Greek-American academic (1928–2011)

Harry J. Psomiades (1928–2011) was an American political scientist, professor and academic administrator at Queens College and the Graduate School of the University of New York. He taught there from 1965 to 2004. He was also the founder and director of the Center for Byzantine and Modern Greek Studies of Queens College from 1974 to 2004. He was the co-founder and co-editor of the Journal of Modern Hellenism. He was associate Dean of the Graduate School of International Affairs at Columbia University from 1959 to 1965.

The Dr. Harry J. Psomiades Library at The Asia Minor and Pontos Hellenic Research Center is named for him.

The Queens College Greek Center for Byzantine and Modern Greek Studies library collection is named after Dr. Harry J. Psomiades.

== Biography ==
Psomiades was born in Boston on September 8, 1928 to Pontic Greek parents who immigrated to the United States in the early nineteen hundreds. He was educated at the Boston Latin School and Boston University. He continued his studies at Columbia University where he earned his PhD in Public Law and Government.

For his work on the promotion of Greek Letters, Psomiades was awarded an honorary Doctor of Letters Degree by Hellenic College/Holy Cross Orthodox Seminary in 1985.
He was a graduate of the U.S. Army War College, and a retired U.S. Army Reserve Colonel. He was decorated with the Legion of Merit and the Army Meritorious Service Medal
Psomiades died on August 13, 2011, at the age of 82.
His authorship and research covered many areas which included Greek politics, the Cyprus issue, Greek -Turkish relations, the Ecumenical Patriarchate, and the Greek American community.
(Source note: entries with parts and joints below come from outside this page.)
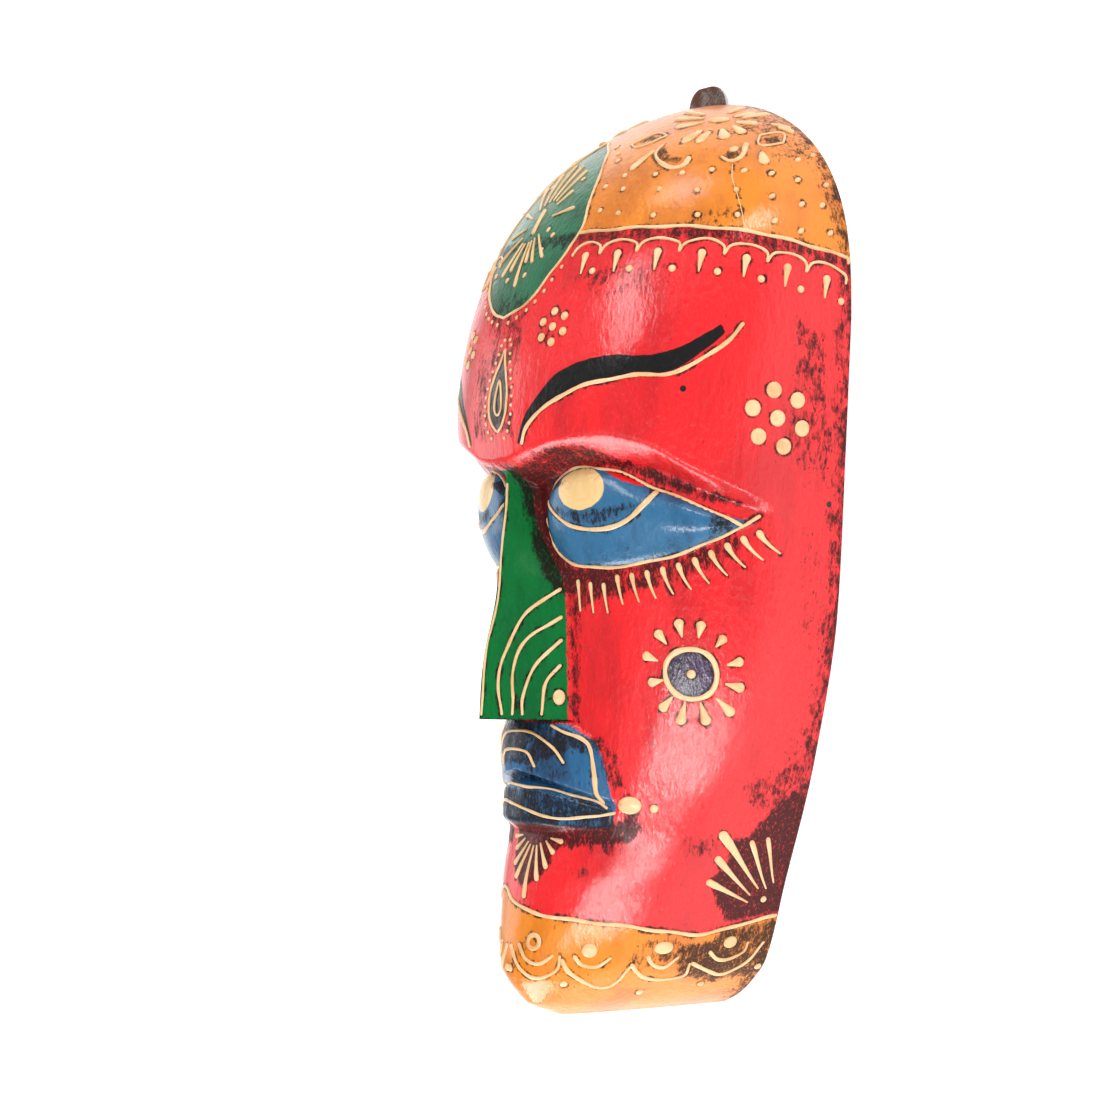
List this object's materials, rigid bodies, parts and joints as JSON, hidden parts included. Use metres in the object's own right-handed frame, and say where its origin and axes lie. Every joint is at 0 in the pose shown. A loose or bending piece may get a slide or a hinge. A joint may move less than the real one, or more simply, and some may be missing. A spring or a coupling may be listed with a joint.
{
  "type": "wooden wall mask",
  "caption": "Long carved wooden face mask to hang on a wall, half round with a hollow flat back, painted red, orange, green and blue, with an iron hanging strip.",
  "frame": {"origin": "plane of the flat back, midway between the flanks and midway along the whole length with the hanging strip", "axes": "+Z out of the face, +Y from the chin to the crown, +X toward the mask's left flank; the mask lies on its flat back"},
  "size_m": [0.1908, 0.38, 0.1129],
  "materials": {
    "painted_wood": "carved wood under glossy hand paint and a dark antique wash, bare at the back",
    "hanger_iron": "dark sheet iron, lightly rusted",
    "nail_iron": "dull iron"
  },
  "bodies": {
    "root": {"mask_body": "painted_wood", "hanger_tab": "hanger_iron", "lower_nail": "nail_iron", "upper_nail": "nail_iron"}
  },
  "joints": []
}
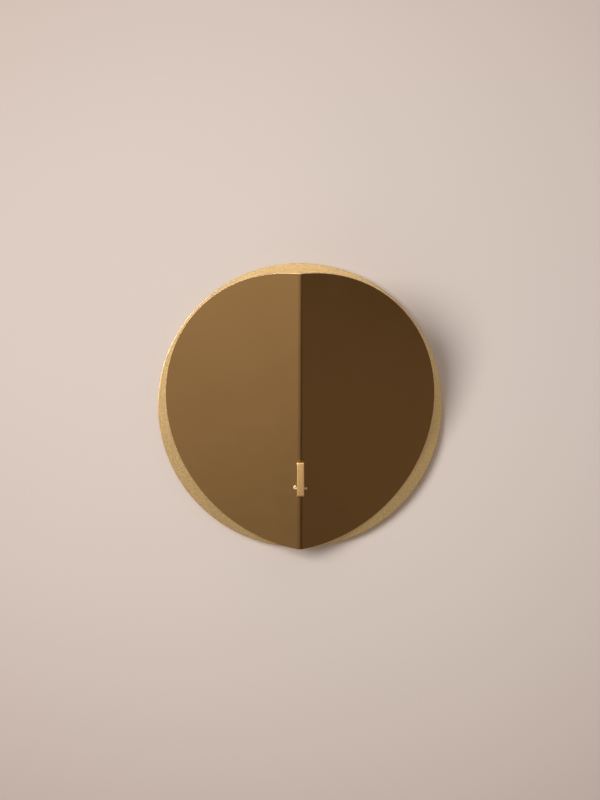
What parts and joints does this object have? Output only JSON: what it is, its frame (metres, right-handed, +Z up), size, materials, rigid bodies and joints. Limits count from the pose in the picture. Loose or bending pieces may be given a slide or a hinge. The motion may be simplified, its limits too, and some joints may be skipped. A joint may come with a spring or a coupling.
{
  "type": "wall sconce candle holder",
  "caption": "Round brass wall sconce: a flat disc carries a tealight cup on a bar, and a folded, leaning brass disc hangs on the bar in front as its shade, locked by a cross pin.",
  "frame": {"origin": "middle of the wall plate's back, in the plane of the wall, level with the back disc's centre", "axes": "+Z up, +X to the right as seen from the room, +Y into the wall; the sconce stands out towards -Y"},
  "size_m": [0.3, 0.14, 0.3008],
  "materials": {
    "disc_brass": "fine satin grain, lacquered",
    "shade_brass": "smooth satin, darkened",
    "arm_brass": "satin, fine draw lines along its length",
    "pin_brass": "drawn wire, polished by handling",
    "cup_brass": "turned, fine concentric lines",
    "zinc_steel": "zinc plated",
    "rail_steel": "matt black powder coat",
    "bumper_rubber": "matt"
  },
  "bodies": {
    "wall_bracket": {"wall_plate": "rail_steel"},
    "sconce": {"back_disc": "disc_brass", "shade": "shade_brass", "arm": "arm_brass", "candle_cup": "cup_brass", "cup_screw": "zinc_steel", "arm_plate": "rail_steel", "arm_screws": "zinc_steel", "arm_washers": "zinc_steel", "hanger_rail": "rail_steel", "rail_studs": "disc_brass", "rail_washers": "zinc_steel", "rail_nuts": "zinc_steel", "bumpers": "bumper_rubber"},
    "cross_pin": {"lock_pin": "pin_brass"}
  },
  "joints": [
    {"name": "lift_off_wall", "type": "slide", "parent": "wall_bracket", "child": "sconce", "axis": [0, 0, 1], "range_m": [0, 0.012]},
    {"name": "pin_withdraw", "type": "slide", "parent": "sconce", "child": "cross_pin", "axis": [-1, 0, 0], "range_m": [0, 0.015]}
  ]
}
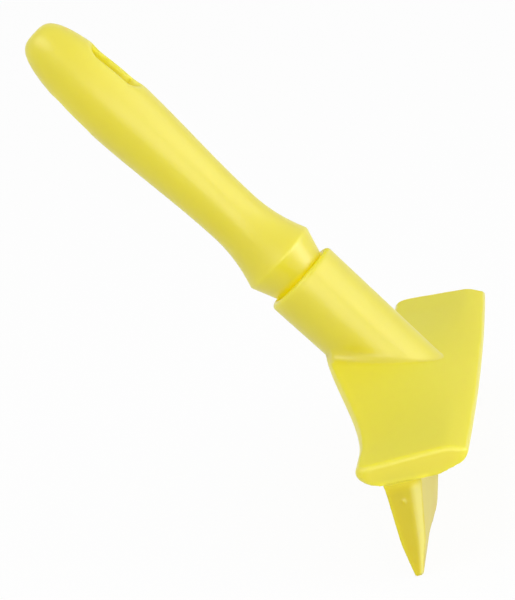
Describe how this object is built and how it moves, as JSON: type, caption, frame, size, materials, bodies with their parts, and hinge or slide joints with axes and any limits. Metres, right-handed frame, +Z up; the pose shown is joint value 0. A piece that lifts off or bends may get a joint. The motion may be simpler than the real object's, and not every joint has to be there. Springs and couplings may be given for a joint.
{
  "type": "hand squeegee",
  "caption": "One-piece hand squeegee head with a soft tapered wiping blade below it and a short grip with a hanging slot, screwed into a slanted socket.",
  "frame": {"origin": "middle of the blade's wiping edge", "axes": "+Z up from the wiping edge through the blade, +Y along the blade, +X towards the front of the head, away from the grip"},
  "size_m": [0.1504, 0.2494, 0.1981],
  "materials": {
    "body_plastic": "moulded yellow polypropylene, satin with soft gloss",
    "handle_plastic": "moulded yellow polypropylene, satin with soft gloss",
    "blade_rubber": "soft yellow thermoplastic rubber, smooth and slightly translucent"
  },
  "bodies": {
    "head": {"squeegee_body": "body_plastic"},
    "handle": {"mini_handle": "handle_plastic"},
    "blade": {"wiping_blade": "blade_rubber"}
  },
  "joints": [
    {"name": "handle_unscrew", "type": "slide", "parent": "head", "child": "handle", "axis": [-0.6018, 0, 0.7986], "range_m": [0, 0.036]},
    {"name": "blade_flex", "type": "hinge", "parent": "head", "child": "blade", "pos_m": [0, 0, 0.0253], "axis": [0, 1, 0], "range_deg": [-25, 25], "stiffness_Nm_per_rad": 2, "deforming": ["wiping_blade"]}
  ]
}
== Selected publications ==
- Psomiades, Harry J. (2000). "The Eastern Question: The Last Phase"
- Psomiades, Harry J. (2011). "Fridtjof Nansen and the Greek Refugee Crisis, 1922-1924, A Study in Greek -Turkish Diplomacy"
- Psomiades, Harry J. (1978). "The Ecumenical Patriarchate in Captivity: Problems and Prospects"
- Psomiades, Harry J. (1992). "The Phantom Republic of Pontus and the Megali Catastrophe"
- Psomiades, Harry J. (1969). "Political Elites and the process of Modernization"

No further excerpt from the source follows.